The earliest of spring gardens can be started indoors. One such garden can be made with an empty egg carton and eggshell halves. Place the eggshell halves into each section of the carton. Fill the shells with potting soil and the kids can carefully plant seeds in each one. Purchase a variety of seed packets for this project. Keep the egg carton closed so that the seeds will stay warm and sprout more quickly, watering the soil as necessary to keep it moist. After the seeds have sprouted and grown into seedlings, you and your child can plant the eggshells outside, crushing them slightly before placing them in the ground. This is also a good time to compare seeds with their end product via pictures.

Gardening in the Kitchen

Start a plant from another plant; these are some of the lessons your child will learn from gardening in the kitchen. Almost any seed or cutting can produce some greenery. Gather some containers, cut down milk cartons, jars, and dishes and proceed to start a mini garden in the comfort of your cozy kitchen. Keep a journal weekly and record the growing process with words and illustrations. Try these:

  • Popcorn Pie—Few of us consider that this favorite snack is really a seed, before it’s popped.
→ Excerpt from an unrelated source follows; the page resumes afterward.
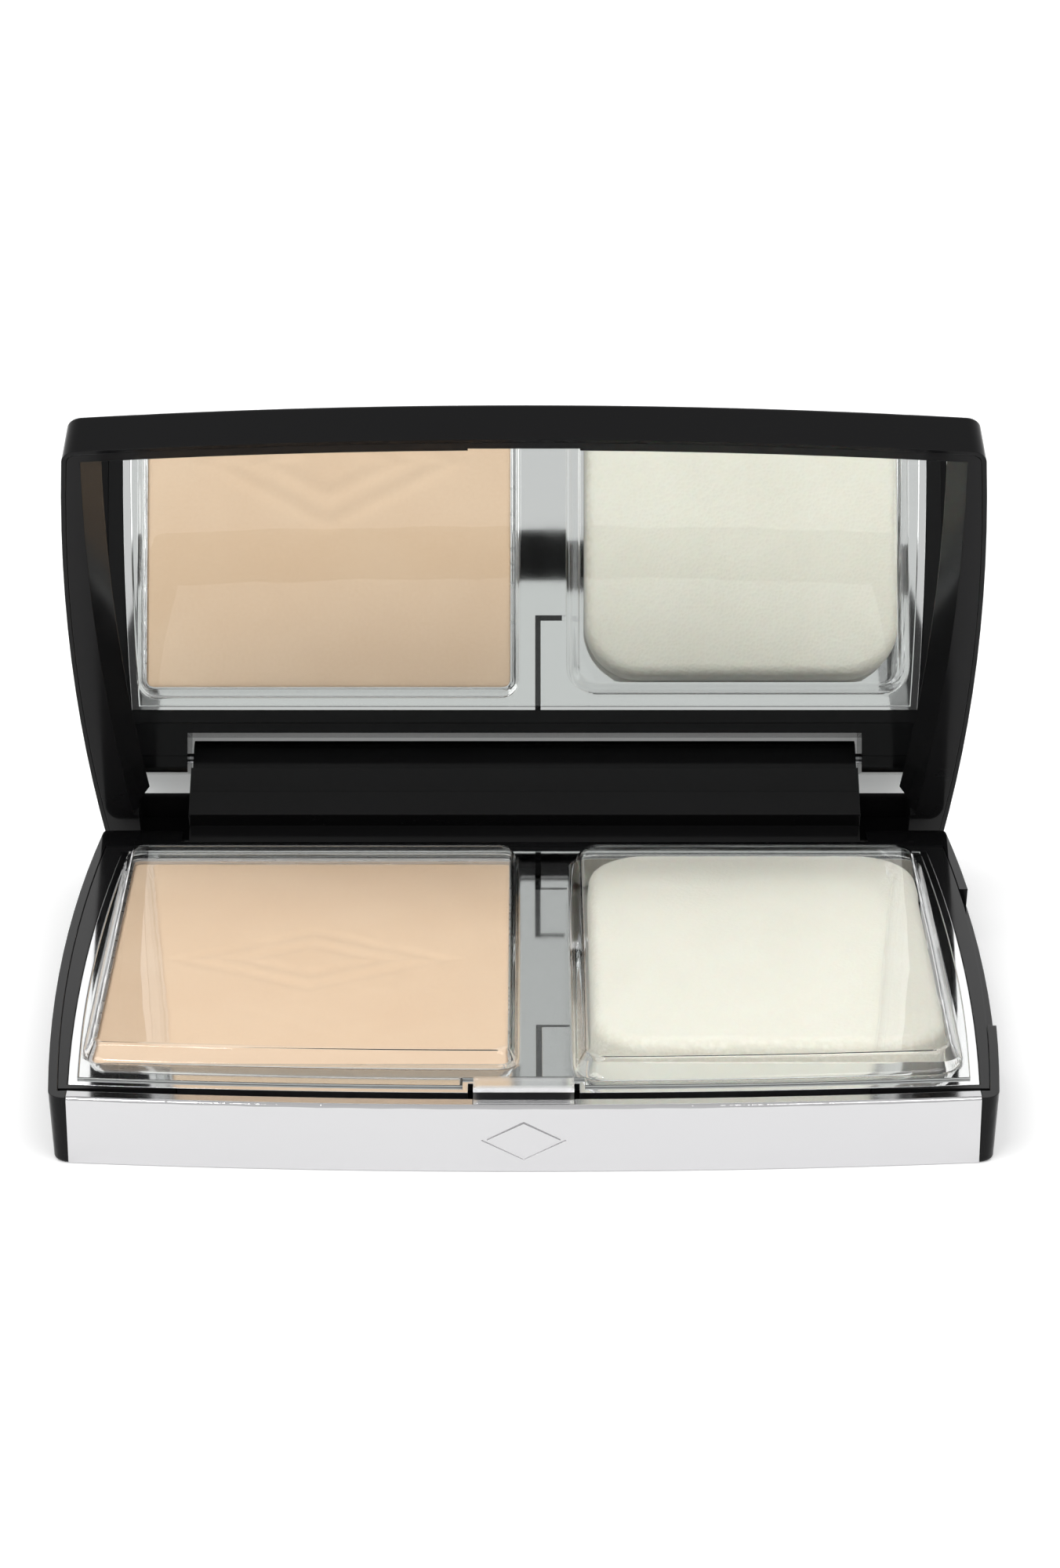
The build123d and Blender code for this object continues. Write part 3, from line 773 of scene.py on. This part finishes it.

Fill a pie plate with potting soil and plant the kernels near the surface. Keep the soil moist. Within a week you’ll see the first buds of popcorn pie.
  • Sweet potatoes are easily grown, but you need the whole potato, not just the peelings. Stick toothpicks around the potato and put it halfway into a jar of water. Be sure that the sprout side is up and the root side is down. The vine will grow almost like the one in “Jack and the Beanstalk.” It’s fun to wind the vine around a window, measure its growth.
  • Sprout kidney beans or lima beans in a jar. Fill a clear glass jar with a sponge. Pour water over the sponge to moisten it thoroughly. Place a few beans between the sponge and the side of the jar. It’s neat to watch the plant break out of the seed, shed the seed shell, and grow.